--- start ---

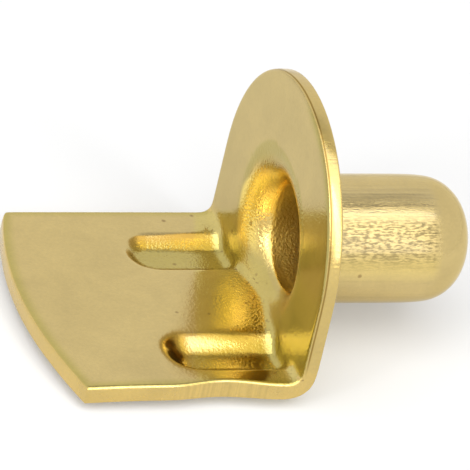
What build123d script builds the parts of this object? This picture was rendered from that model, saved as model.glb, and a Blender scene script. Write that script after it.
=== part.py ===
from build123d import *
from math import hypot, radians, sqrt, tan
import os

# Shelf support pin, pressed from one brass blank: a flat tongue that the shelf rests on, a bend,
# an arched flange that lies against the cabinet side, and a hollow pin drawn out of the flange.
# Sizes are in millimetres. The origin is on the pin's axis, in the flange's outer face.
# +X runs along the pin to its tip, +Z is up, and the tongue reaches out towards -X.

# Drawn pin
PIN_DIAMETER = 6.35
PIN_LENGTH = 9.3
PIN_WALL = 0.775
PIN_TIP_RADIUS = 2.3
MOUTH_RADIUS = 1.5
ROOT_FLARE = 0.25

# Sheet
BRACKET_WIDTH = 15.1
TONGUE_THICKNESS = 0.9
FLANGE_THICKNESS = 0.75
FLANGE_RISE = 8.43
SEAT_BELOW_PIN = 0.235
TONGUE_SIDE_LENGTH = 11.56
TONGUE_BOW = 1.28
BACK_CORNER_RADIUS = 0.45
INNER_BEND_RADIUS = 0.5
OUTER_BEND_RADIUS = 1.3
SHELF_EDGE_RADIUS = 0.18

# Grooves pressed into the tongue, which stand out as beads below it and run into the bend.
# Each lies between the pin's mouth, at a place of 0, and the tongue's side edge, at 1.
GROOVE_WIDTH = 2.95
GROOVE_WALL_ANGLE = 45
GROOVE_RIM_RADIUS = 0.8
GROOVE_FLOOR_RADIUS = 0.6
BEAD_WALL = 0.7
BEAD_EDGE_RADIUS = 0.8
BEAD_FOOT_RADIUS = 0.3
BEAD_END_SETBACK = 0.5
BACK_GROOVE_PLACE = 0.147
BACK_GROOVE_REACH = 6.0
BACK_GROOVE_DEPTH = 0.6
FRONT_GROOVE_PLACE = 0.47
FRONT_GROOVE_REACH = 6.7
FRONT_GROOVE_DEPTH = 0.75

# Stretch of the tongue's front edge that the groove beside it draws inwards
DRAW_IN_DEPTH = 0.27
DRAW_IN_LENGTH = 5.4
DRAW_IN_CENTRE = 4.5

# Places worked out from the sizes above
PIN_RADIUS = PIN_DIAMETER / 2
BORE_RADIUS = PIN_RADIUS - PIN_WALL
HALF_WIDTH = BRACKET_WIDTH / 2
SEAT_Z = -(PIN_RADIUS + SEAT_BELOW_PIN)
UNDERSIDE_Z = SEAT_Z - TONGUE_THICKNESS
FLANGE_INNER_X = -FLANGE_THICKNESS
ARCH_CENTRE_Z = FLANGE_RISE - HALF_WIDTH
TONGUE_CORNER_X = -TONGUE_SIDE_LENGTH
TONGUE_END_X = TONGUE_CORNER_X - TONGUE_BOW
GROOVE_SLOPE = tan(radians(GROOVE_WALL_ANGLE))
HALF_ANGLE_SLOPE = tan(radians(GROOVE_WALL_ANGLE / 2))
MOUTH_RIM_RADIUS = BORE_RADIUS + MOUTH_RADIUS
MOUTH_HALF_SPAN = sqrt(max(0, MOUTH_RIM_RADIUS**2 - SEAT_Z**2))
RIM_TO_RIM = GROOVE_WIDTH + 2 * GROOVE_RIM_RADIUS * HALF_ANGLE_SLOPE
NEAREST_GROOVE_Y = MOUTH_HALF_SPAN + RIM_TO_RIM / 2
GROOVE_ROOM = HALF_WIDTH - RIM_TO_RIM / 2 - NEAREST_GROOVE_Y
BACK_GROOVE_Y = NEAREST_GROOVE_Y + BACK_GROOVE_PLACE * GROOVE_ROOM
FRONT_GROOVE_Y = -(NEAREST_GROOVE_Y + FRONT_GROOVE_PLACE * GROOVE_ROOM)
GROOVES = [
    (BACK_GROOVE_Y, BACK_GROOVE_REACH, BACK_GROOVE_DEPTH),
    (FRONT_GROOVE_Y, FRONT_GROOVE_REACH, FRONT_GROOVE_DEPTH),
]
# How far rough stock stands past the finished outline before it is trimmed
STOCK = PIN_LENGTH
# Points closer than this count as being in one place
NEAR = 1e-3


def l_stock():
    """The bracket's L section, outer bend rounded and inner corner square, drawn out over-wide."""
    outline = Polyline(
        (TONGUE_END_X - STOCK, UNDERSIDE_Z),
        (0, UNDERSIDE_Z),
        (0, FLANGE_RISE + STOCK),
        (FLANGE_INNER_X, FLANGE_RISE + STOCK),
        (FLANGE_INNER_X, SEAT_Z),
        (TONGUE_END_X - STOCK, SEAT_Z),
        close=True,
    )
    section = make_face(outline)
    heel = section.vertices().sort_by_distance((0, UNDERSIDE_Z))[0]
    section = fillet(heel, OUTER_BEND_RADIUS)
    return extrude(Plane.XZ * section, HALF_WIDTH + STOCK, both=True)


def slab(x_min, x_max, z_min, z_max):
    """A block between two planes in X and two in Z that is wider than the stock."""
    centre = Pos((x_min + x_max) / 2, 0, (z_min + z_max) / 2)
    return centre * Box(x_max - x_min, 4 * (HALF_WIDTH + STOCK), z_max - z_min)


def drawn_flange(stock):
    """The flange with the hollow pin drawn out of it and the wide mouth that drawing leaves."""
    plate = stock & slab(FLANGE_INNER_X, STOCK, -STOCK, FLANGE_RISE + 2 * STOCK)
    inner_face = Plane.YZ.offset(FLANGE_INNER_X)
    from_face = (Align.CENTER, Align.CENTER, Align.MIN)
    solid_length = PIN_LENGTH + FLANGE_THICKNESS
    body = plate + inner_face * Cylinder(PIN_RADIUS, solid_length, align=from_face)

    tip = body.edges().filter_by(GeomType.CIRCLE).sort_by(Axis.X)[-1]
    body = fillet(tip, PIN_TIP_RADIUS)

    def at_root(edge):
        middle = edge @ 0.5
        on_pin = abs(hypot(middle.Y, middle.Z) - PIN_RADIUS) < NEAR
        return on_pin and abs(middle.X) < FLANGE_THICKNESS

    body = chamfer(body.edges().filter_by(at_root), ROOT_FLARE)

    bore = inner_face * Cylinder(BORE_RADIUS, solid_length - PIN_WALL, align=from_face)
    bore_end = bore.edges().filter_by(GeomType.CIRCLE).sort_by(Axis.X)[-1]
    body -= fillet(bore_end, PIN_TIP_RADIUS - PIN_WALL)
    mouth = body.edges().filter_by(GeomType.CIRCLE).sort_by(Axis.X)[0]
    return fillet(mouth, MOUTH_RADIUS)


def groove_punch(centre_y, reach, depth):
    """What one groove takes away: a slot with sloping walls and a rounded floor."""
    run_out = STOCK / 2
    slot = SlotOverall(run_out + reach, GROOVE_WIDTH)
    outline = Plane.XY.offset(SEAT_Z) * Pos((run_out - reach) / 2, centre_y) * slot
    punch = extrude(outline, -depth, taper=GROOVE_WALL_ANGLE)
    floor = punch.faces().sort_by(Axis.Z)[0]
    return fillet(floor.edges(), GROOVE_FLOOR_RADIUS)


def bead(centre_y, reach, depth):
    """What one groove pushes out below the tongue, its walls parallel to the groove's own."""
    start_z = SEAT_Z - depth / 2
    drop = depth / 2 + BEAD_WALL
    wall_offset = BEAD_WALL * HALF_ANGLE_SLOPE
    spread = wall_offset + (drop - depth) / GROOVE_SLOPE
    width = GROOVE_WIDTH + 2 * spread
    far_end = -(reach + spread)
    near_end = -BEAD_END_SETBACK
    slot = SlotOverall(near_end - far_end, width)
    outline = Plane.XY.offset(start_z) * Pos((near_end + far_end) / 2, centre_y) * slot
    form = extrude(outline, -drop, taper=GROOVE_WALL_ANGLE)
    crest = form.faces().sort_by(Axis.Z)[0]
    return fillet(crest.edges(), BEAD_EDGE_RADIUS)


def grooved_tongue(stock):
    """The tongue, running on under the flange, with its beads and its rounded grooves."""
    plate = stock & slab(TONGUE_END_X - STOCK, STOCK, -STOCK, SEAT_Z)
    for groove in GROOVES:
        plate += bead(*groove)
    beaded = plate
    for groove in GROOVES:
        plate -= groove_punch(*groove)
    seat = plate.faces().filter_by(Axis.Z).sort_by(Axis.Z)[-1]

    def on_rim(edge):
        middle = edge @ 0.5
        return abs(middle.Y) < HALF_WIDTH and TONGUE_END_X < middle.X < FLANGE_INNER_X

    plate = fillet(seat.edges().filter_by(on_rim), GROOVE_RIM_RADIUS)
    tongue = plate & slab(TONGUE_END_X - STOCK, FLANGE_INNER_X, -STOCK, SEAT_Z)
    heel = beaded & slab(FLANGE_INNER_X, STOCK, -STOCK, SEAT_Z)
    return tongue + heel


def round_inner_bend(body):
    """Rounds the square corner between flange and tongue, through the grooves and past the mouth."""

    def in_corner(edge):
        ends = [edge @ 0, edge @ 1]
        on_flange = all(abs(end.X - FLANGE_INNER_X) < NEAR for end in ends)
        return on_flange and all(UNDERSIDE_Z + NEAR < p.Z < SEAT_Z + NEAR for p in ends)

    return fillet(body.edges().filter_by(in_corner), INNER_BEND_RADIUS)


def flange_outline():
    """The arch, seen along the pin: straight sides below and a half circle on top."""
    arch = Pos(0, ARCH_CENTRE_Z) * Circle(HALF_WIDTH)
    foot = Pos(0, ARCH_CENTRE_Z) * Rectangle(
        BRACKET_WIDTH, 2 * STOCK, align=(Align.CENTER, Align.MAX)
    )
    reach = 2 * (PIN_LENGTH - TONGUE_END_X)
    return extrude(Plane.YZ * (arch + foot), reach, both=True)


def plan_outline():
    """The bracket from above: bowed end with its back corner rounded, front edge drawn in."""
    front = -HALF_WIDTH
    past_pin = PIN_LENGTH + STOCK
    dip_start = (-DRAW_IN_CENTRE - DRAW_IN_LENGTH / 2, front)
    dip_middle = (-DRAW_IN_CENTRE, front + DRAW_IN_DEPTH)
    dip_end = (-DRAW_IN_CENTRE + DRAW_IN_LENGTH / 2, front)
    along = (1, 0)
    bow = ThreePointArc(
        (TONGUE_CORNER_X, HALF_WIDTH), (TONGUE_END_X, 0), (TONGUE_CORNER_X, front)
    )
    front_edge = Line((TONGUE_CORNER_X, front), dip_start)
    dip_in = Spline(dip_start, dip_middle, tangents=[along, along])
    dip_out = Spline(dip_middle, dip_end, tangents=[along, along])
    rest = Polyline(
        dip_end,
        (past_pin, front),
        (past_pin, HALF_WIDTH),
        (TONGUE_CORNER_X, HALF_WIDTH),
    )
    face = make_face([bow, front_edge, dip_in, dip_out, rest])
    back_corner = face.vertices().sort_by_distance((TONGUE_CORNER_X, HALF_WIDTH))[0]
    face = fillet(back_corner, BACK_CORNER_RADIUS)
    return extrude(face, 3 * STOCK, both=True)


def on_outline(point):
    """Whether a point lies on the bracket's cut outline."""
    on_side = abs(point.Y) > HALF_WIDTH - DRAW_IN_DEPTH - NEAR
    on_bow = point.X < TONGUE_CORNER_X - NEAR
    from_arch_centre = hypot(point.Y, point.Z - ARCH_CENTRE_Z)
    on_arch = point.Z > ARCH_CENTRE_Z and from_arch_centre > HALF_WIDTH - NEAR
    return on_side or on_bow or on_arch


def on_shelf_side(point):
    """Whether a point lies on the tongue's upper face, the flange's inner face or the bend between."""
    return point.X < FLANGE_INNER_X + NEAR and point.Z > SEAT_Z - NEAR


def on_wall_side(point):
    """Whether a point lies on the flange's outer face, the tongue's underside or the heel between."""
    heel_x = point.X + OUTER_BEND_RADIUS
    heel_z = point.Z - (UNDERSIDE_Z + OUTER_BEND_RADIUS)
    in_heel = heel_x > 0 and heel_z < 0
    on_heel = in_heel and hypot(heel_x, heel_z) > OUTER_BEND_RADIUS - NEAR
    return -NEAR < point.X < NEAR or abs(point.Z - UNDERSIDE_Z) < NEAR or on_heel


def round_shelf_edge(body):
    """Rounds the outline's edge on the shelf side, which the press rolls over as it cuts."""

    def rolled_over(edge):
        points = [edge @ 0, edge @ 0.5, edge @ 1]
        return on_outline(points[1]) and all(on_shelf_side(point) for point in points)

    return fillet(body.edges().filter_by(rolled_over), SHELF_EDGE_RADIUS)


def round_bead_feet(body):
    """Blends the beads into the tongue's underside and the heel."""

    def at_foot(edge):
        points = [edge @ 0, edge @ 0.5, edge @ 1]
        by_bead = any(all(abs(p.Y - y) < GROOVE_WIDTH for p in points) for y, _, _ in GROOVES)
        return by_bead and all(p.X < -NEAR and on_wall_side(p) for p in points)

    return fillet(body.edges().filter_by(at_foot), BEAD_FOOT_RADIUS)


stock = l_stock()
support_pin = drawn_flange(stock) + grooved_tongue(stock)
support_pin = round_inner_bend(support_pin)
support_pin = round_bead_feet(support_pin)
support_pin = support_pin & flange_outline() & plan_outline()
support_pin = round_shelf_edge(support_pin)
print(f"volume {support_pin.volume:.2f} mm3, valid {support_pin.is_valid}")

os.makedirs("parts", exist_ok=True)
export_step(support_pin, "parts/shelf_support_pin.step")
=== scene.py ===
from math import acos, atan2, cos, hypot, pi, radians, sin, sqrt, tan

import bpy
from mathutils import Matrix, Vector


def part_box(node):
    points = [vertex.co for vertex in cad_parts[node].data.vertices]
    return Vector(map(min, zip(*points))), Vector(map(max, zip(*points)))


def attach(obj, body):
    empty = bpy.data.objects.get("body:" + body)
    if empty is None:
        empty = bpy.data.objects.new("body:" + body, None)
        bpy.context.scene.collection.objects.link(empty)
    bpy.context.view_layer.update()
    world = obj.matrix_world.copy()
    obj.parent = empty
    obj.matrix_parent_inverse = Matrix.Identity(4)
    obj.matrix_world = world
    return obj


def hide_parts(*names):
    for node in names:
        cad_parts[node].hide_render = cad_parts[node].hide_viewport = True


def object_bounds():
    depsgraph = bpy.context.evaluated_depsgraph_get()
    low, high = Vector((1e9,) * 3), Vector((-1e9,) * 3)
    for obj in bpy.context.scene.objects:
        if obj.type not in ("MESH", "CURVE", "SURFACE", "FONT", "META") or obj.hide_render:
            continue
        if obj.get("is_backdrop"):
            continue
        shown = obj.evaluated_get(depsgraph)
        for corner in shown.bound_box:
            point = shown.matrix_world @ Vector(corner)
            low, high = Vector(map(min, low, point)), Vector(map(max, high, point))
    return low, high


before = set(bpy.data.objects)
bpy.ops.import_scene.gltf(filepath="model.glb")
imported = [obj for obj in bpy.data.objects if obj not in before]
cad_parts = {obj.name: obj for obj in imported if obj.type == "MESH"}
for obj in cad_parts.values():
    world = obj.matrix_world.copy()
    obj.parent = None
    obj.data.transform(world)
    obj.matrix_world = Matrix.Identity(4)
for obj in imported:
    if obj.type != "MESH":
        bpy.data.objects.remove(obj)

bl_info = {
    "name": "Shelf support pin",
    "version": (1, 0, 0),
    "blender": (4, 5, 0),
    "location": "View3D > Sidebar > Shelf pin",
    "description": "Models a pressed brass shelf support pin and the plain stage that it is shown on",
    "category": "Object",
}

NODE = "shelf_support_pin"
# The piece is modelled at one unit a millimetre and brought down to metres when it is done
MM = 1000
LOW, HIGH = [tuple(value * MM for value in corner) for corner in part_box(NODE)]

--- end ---
--- start ---

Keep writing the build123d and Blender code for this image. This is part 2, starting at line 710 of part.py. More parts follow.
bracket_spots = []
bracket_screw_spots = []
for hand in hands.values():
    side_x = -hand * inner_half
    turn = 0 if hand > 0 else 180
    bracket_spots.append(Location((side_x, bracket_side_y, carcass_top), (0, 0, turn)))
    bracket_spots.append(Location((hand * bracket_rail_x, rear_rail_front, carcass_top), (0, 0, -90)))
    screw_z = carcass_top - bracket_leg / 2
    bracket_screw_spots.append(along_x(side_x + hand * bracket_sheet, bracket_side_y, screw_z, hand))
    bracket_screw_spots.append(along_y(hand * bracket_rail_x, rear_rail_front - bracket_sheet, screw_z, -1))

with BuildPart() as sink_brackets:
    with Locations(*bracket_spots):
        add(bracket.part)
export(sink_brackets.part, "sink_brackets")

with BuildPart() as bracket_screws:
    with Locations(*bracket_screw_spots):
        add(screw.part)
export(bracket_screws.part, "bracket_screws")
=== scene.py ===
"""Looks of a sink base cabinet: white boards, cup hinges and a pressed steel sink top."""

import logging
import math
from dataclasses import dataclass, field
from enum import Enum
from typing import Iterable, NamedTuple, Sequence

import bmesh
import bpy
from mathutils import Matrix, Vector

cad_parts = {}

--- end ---
--- start ---

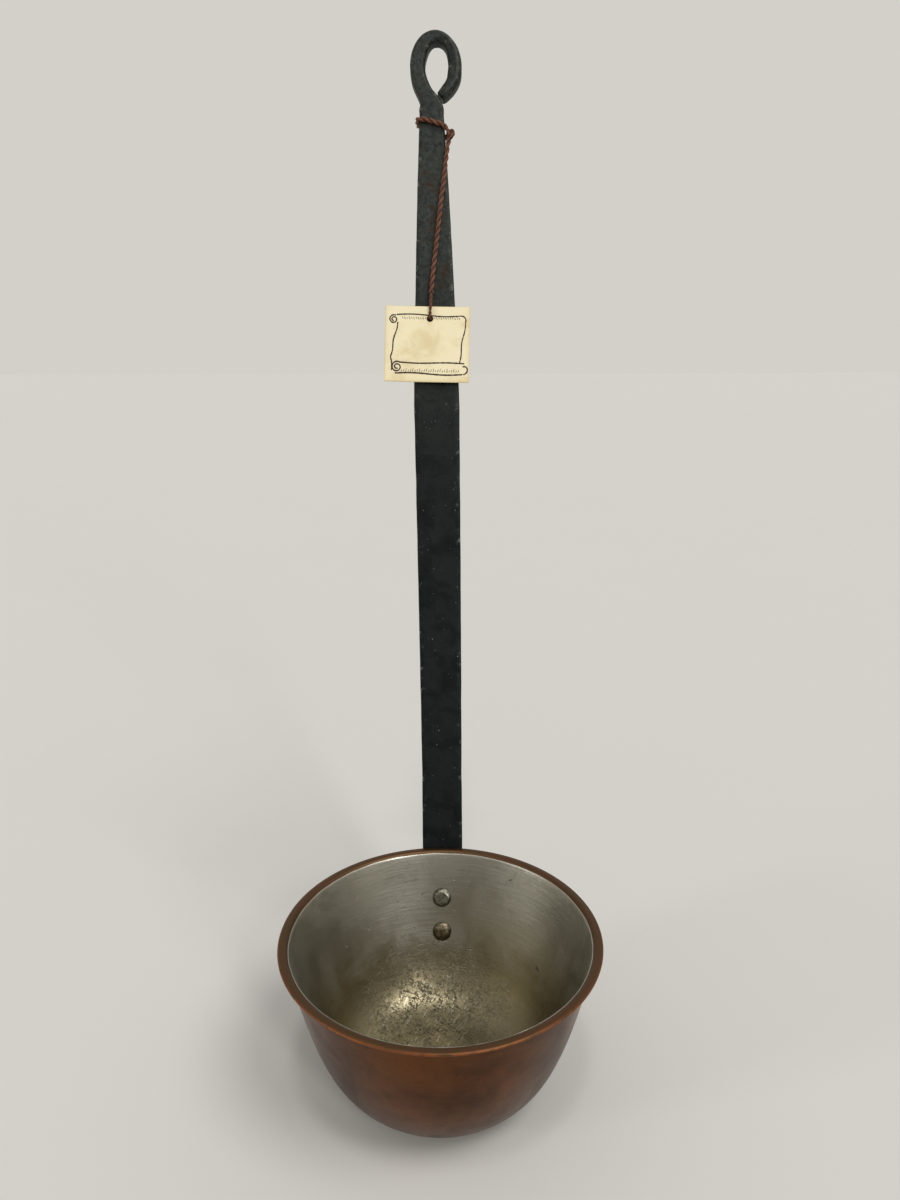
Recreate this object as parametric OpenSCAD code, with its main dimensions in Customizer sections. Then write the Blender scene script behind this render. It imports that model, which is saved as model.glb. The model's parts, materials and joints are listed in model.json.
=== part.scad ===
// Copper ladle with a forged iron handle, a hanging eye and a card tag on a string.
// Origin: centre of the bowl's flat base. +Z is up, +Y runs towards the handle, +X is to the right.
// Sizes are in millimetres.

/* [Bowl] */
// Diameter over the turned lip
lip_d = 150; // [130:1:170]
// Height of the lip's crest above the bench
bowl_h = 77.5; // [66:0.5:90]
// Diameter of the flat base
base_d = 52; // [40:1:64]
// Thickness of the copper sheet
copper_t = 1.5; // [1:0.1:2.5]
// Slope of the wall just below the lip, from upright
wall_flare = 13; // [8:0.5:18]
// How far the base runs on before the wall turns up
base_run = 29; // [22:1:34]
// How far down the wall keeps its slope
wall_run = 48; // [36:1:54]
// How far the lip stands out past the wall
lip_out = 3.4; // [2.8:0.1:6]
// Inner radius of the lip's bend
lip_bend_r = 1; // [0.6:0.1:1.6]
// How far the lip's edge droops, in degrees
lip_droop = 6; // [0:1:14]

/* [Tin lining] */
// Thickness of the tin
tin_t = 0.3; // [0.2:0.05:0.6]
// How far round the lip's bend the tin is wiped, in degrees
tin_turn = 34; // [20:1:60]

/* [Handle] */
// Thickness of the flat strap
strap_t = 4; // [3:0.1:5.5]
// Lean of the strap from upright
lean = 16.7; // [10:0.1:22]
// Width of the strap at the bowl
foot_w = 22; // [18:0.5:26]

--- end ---

• _The request_
Of the entries listed above, reproduce only the lines starting at the line containing "support_pin = drawn_flange(stock)" and ending at the line containing "before = set(bpy.data.objects)". Include both, exactly as they stand.

• _Problem solution_
support_pin = drawn_flange(stock) + grooved_tongue(stock)
support_pin = round_inner_bend(support_pin)
support_pin = round_bead_feet(support_pin)
support_pin = support_pin & flange_outline() & plan_outline()
support_pin = round_shelf_edge(support_pin)
print(f"volume {support_pin.volume:.2f} mm3, valid {support_pin.is_valid}")

os.makedirs("parts", exist_ok=True)
export_step(support_pin, "parts/shelf_support_pin.step")
=== scene.py ===
from math import acos, atan2, cos, hypot, pi, radians, sin, sqrt, tan

import bpy
from mathutils import Matrix, Vector


def part_box(node):
    points = [vertex.co for vertex in cad_parts[node].data.vertices]
    return Vector(map(min, zip(*points))), Vector(map(max, zip(*points)))


def attach(obj, body):
    empty = bpy.data.objects.get("body:" + body)
    if empty is None:
        empty = bpy.data.objects.new("body:" + body, None)
        bpy.context.scene.collection.objects.link(empty)
    bpy.context.view_layer.update()
    world = obj.matrix_world.copy()
    obj.parent = empty
    obj.matrix_parent_inverse = Matrix.Identity(4)
    obj.matrix_world = world
    return obj


def hide_parts(*names):
    for node in names:
        cad_parts[node].hide_render = cad_parts[node].hide_viewport = True


def object_bounds():
    depsgraph = bpy.context.evaluated_depsgraph_get()
    low, high = Vector((1e9,) * 3), Vector((-1e9,) * 3)
    for obj in bpy.context.scene.objects:
        if obj.type not in ("MESH", "CURVE", "SURFACE", "FONT", "META") or obj.hide_render:
            continue
        if obj.get("is_backdrop"):
            continue
        shown = obj.evaluated_get(depsgraph)
        for corner in shown.bound_box:
            point = shown.matrix_world @ Vector(corner)
            low, high = Vector(map(min, low, point)), Vector(map(max, high, point))
    return low, high


before = set(bpy.data.objects)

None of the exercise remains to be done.